** Begin Information provided **

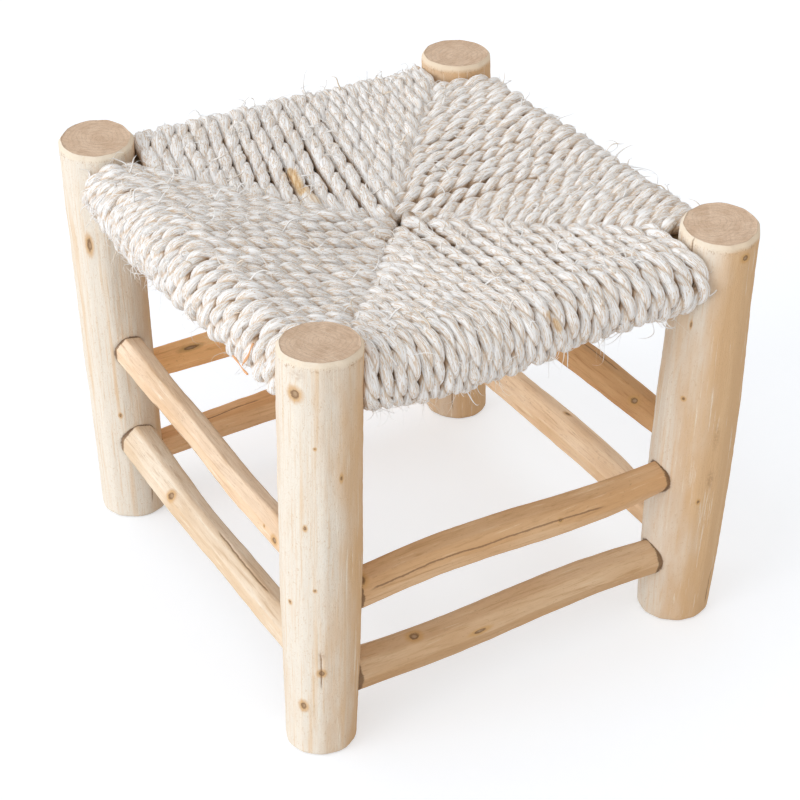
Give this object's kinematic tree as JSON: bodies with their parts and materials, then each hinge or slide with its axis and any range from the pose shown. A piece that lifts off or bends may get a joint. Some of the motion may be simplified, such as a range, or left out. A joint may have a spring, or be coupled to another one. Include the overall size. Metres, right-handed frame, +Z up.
{
  "type": "stool",
  "caption": "Low stool with whittled log posts, bent branch stretchers tenoned into them, and a seat of twisted palm rope woven around hidden rails in triangular panels.",
  "frame": {"origin": "on the floor, in the middle between the outermost ropes of the four sides of the seat", "axes": "+Z up, +X to the right side, -Y to the front; the seat is a little longer along Y than along X"},
  "size_m": [0.3503, 0.3759, 0.3124],
  "materials": {
    "post_wood": "raw pale log, debarked and whittled, matt",
    "stretcher_wood": "raw warm branch wood with drawknife flats, matt",
    "rail_wood": "raw wood, hidden under the rope",
    "seat_rope": "two-strand twisted palm rope, cream, matt and fuzzy"
  },
  "bodies": {
    "root": {"post_front_left": "post_wood", "post_front_right": "post_wood", "post_back_right": "post_wood", "post_back_left": "post_wood", "stretcher_front_upper": "stretcher_wood", "stretcher_front_lower": "stretcher_wood", "stretcher_right_upper": "stretcher_wood", "stretcher_right_lower": "stretcher_wood", "stretcher_back_upper": "stretcher_wood", "stretcher_back_lower": "stretcher_wood", "stretcher_left_upper": "stretcher_wood", "stretcher_left_lower": "stretcher_wood", "seat_rail_front": "rail_wood", "seat_rail_right": "rail_wood", "seat_rail_back": "rail_wood", "seat_rail_left": "rail_wood", "weave_front_left": "seat_rope", "weave_front_right": "seat_rope", "weave_back_right": "seat_rope", "weave_back_left": "seat_rope", "weave_runs_across": "seat_rope", "weave_runs_lengthwise": "seat_rope"}
  },
  "joints": []
}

** End Information provided **

* **What is required**:
Write out all the lines again, exactly as they are.

* **Task result**:
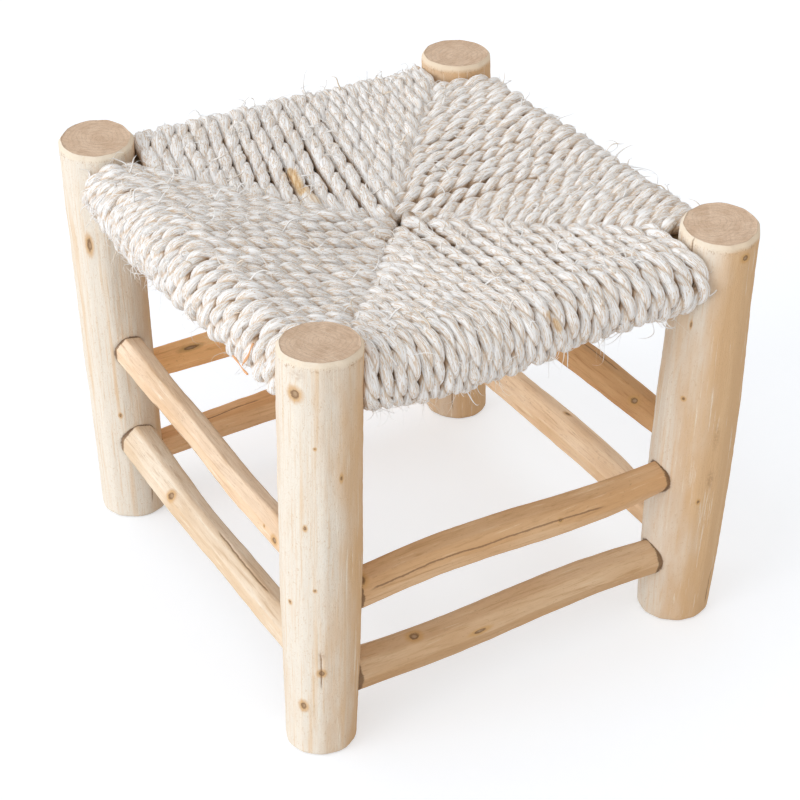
Give this object's kinematic tree as JSON: bodies with their parts and materials, then each hinge or slide with its axis and any range from the pose shown. A piece that lifts off or bends may get a joint. Some of the motion may be simplified, such as a range, or left out. A joint may have a spring, or be coupled to another one. Include the overall size. Metres, right-handed frame, +Z up.
{
  "type": "stool",
  "caption": "Low stool with whittled log posts, bent branch stretchers tenoned into them, and a seat of twisted palm rope woven around hidden rails in triangular panels.",
  "frame": {"origin": "on the floor, in the middle between the outermost ropes of the four sides of the seat", "axes": "+Z up, +X to the right side, -Y to the front; the seat is a little longer along Y than along X"},
  "size_m": [0.3503, 0.3759, 0.3124],
  "materials": {
    "post_wood": "raw pale log, debarked and whittled, matt",
    "stretcher_wood": "raw warm branch wood with drawknife flats, matt",
    "rail_wood": "raw wood, hidden under the rope",
    "seat_rope": "two-strand twisted palm rope, cream, matt and fuzzy"
  },
  "bodies": {
    "root": {"post_front_left": "post_wood", "post_front_right": "post_wood", "post_back_right": "post_wood", "post_back_left": "post_wood", "stretcher_front_upper": "stretcher_wood", "stretcher_front_lower": "stretcher_wood", "stretcher_right_upper": "stretcher_wood", "stretcher_right_lower": "stretcher_wood", "stretcher_back_upper": "stretcher_wood", "stretcher_back_lower": "stretcher_wood", "stretcher_left_upper": "stretcher_wood", "stretcher_left_lower": "stretcher_wood", "seat_rail_front": "rail_wood", "seat_rail_right": "rail_wood", "seat_rail_back": "rail_wood", "seat_rail_left": "rail_wood", "weave_front_left": "seat_rope", "weave_front_right": "seat_rope", "weave_back_right": "seat_rope", "weave_back_left": "seat_rope", "weave_runs_across": "seat_rope", "weave_runs_lengthwise": "seat_rope"}
  },
  "joints": []
}